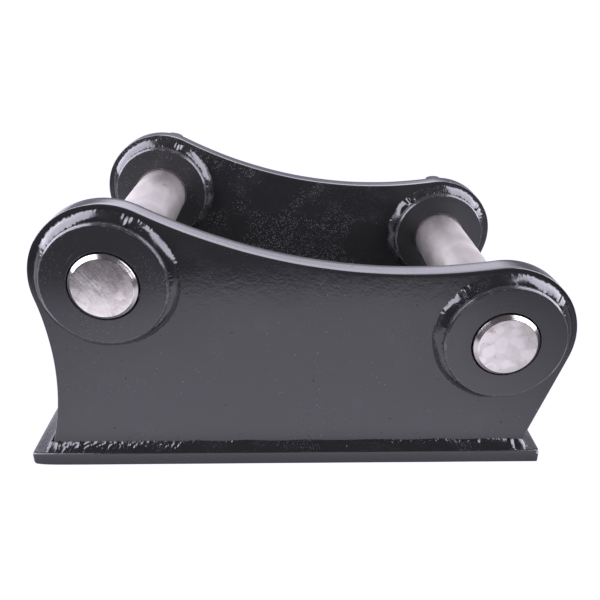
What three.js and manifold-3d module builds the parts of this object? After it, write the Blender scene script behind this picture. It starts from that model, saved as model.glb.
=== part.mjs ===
// Pin-on quick coupler bracket for a small excavator: a weld-on base plate, two profiled ears with
// reinforcing rings round their bores, and two cross-bolted pins that carry the arm and its link.
// Millimetres, +Z up. The origin is the centre of the base plate's underside. +X runs from the high
// pin towards the low one, and +Y from the plain ends of the pins towards their bolted ends.
import * as THREE from 'three';
import { mergeVertices } from 'three/addons/utils/BufferGeometryUtils.js';
import Module from 'manifold-3d';

// Base plate
const BASE_LENGTH = 370;
const BASE_THICKNESS = 10;
const BASE_SIDE_MARGIN = 7;        // base plate that shows beyond each ear

// Ears
const EAR_THICKNESS = 16;
const EAR_GAP = 208;               // between the ears' inner faces
const FOOT_SETBACK = 12.5;         // from the base plate's end to the ear's foot
const LOBE_RADIUS = 51.5;          // round end of the ear about each pin
const TOP_ARC_RADIUS = 400;        // hollow of the top edge
const BACK_ARC_RADIUS = 210;       // hollow of the edge behind the high pin

// Pins, their places and their running gap in every bore
const PIN_RADIUS = 22.5;
const PIN_CHAMFER = 2.5;
const PIN_STAND_OUT = 0.8;         // straight part of the pin beyond the ring or collar
const PIN_RUNNING_GAP = 0.5;
const HIGH_PIN_X = -117.5;
const HIGH_PIN_HEIGHT = 133.2;     // above the base plate
const LOW_PIN_X = 147.9;
const LOW_PIN_HEIGHT = 89.8;       // above the base plate

// Reinforcing rings and bolted collars
const RING_RADIUS = 42;
const OUTER_RING_HEIGHT = 10;      // from the ear's outer face
const INNER_RING_HEIGHT = 13;      // from the ear's inner face
const RING_CHAMFER = 1.2;
const COLLAR_RADIUS = 42;
const COLLAR_HEIGHT = 25;
const HIGH_BOLT_LEAN = THREE.MathUtils.degToRad(13);  // towards the low pin
const LOW_BOLT_LEAN = THREE.MathUtils.degToRad(-2);

// Retaining bolt, washers and lock nut, metric size 8
const BOLT_RADIUS = 4;
const BOLT_LENGTH = 100;           // under the head
const BOLT_HOLE_GAP = 0.75;        // round the bolt in the collar and the pin
const HEX_ACROSS_FLATS = 13;
const HEAD_HEIGHT = 5.3;
const NUT_HEIGHT = 8;
const WASHER_RADIUS = 8;
const WASHER_THICKNESS = 1.6;
const SEAT_DEPTH = 1;              // spot face cut into the collar's round
const SEAT_MARGIN = 1;             // spot face round the washer

// Welds
const RING_WELD_LEG = 6;
const COLLAR_WELD_LEG = 5;
const FOOT_WELD_LEG = 6;
const WELD_BULGE = 0.12;           // crown of a bead, as a share of its leg

// Clearance between pieces that are welded or clamped together
const SEAM = 0.3;

// Facets
const ROUND_STEPS = 40;            // round a pin, ring or collar
const SMALL_STEPS = 24;            // round a bolt, nut or washer
const ARC_STEPS = 16;              // per half of each arc in an ear's outline

const wasm = await Module();
wasm.setup();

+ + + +

**Set task**
Write out the listing's lines exactly, from its first line through the line that contains "const BASE_SIDE_MARGIN = 7;", and stop there.

**Response to the exercise**
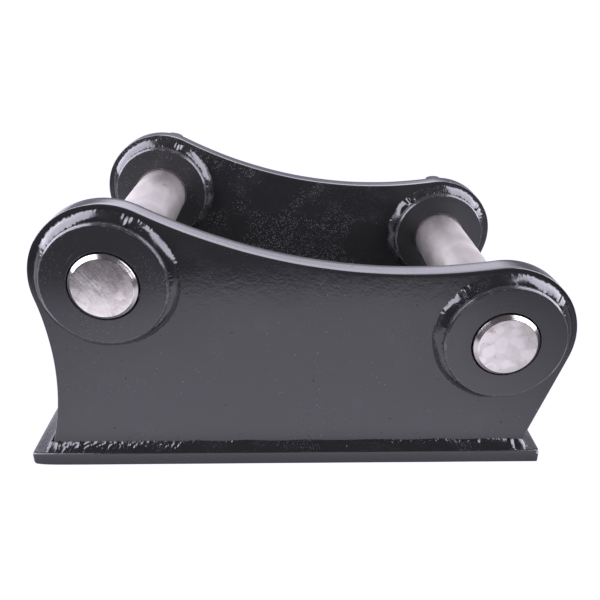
What three.js and manifold-3d module builds the parts of this object? After it, write the Blender scene script behind this picture. It starts from that model, saved as model.glb.
=== part.mjs ===
// Pin-on quick coupler bracket for a small excavator: a weld-on base plate, two profiled ears with
// reinforcing rings round their bores, and two cross-bolted pins that carry the arm and its link.
// Millimetres, +Z up. The origin is the centre of the base plate's underside. +X runs from the high
// pin towards the low one, and +Y from the plain ends of the pins towards their bolted ends.
import * as THREE from 'three';
import { mergeVertices } from 'three/addons/utils/BufferGeometryUtils.js';
import Module from 'manifold-3d';

// Base plate
const BASE_LENGTH = 370;
const BASE_THICKNESS = 10;
const BASE_SIDE_MARGIN = 7;        // base plate that shows beyond each ear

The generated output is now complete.